Digital footprint checks
Use digital footprint signals to assess applicant risk before verification.
Digital footprint checks help you assess applicant risk before identity verification starts. The checks analyze contact data, such as email addresses and phone numbers, and return early risk signals during sign-up and other pre-KYC flows.
This early signal layer helps you identify potentially risky users before document verification. You can use it to block clearly high-risk applicants, route applicants to a different verification flow, trigger step-up checks, or send cases to manual review.
Digital footprint checks help detect early signs of:
- Fake and synthetic identities
- Identity takeover attempts
- Anonymity-seeking behavior
- Accounts created for resale or transfer
- Drop accounts and money mule activity
- Verification scams and social engineering
The solution includes three components:
- Email risk assessment — evaluates risk signals related to an email address.
- Phone risk assessment — evaluates risk signals related to a phone number.
- Identity enrichment — provides additional context and connections related to these identifiers.
Together, they help you evaluate how trustworthy a digital identity looks before actual verification begins.
Email addresses and phone numbers do not only provide contact details. They also reflect how a user created, used, and connected those identifiers over time. That history gives you a useful risk context early in the user journey.
For example, an email address can show whether it looks disposable or was created for one-time use. A phone number can show whether it belongs to an actual mobile user or to a virtual number that someone can generate at scale.
These identifiers also carry usage signals:
- Long-term, consistent activity usually points to a more established digital identity.
- A new, sparse, or fragmented footprint often increases risk, especially when it appears together with other suspicious signals.
Consistency makes these checks much more useful. A phone country that does not match the user’s IP location, or contact data that does not align with identity data from documents, can point to identity theft, synthetic identities, or other fraud patterns.
NoteA weak digital footprint does not prove fraud on its own. A legitimate user may have limited online history, may use a recently issued number, or may deliberately keep a low digital profile. For that reason, digital footprint checks work best when you combine them with other risk signals rather than treat them as a standalone decision source.

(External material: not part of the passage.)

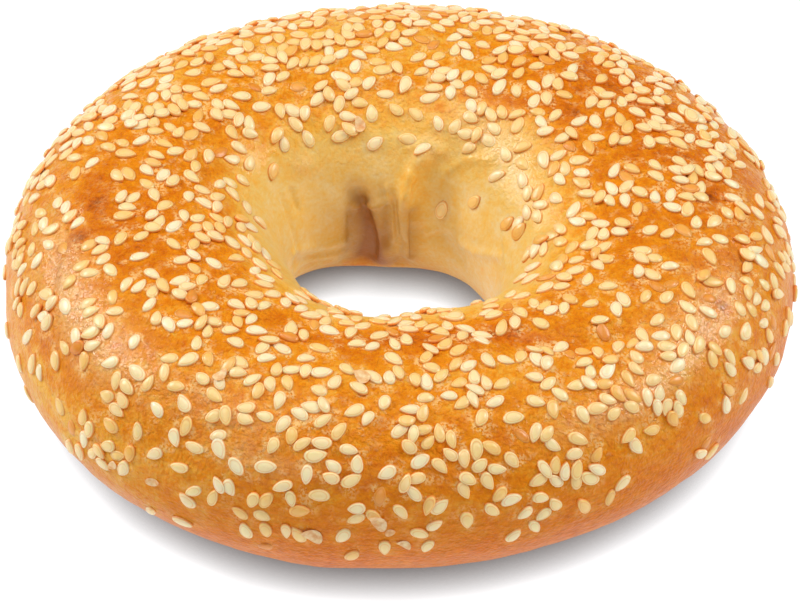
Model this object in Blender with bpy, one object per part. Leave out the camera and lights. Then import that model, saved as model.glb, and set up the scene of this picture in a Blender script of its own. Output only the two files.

How digital footprint checks work
Digital Footprint Checks combine signals from global data sources into a unified risk assessment.
Basic (structural) signals
At the most basic level, the checks look at the core properties of an email address or phone number:
- For email, this includes domain type, validity, and deliverability.
- For phone numbers, this includes number type, carrier, and country.
These signals help detect straightforward fraud patterns, such as disposable emails or virtual phone numbers created in bulk.
Digital presence signals
The checks also evaluate digital presence. This helps you understand whether:
- Identifier has an established footprint across platforms.
- It shows signs of continued use over time.
A stronger footprint usually suggests long-term use, while a weak or missing footprint can point to a newly created or synthetic identity.
Identity enrichment signals
Identity enrichment signals add more context by linking an email address or phone number to other publicly available or historically observed data. This can include:
- Possible names
- Related identity signals
- Historical usage patterns.
That context helps you judge whether the identifier behaves like part of a real identity.
TipThe checks become even more useful when you compare these results with other applicant data.
For example, if the phone country does not match the user IP-based location, or if the contact data does not align with the identity information collected later in the flow, the mismatch may indicate fraud. In practice, these consistency checks often provide stronger signals than any single attribute on its own.
What data checks return
Digital Footprint Checks return both raw data and an aggregated risk score.
The raw output includes detailed signals and attributes from email, phone, and enrichment checks. You can use this data to create custom rules, decision logic, or internal scoring models.
The aggregated output combines multiple signals into a single risk indicator. This makes decisioning easier when you need a faster and more standardized way to assess risk. You can use this score directly or combine it with other risk inputs in your own model.
How we calculate email and phone risk level
The risk calculation for a phone number and email address is based on several checks that help to assess whether they are trustworthy or potentially suspicious. Each factor contributes to an overall risk level that indicates whether the phone number or email address is safe, medium-risk, or high-risk.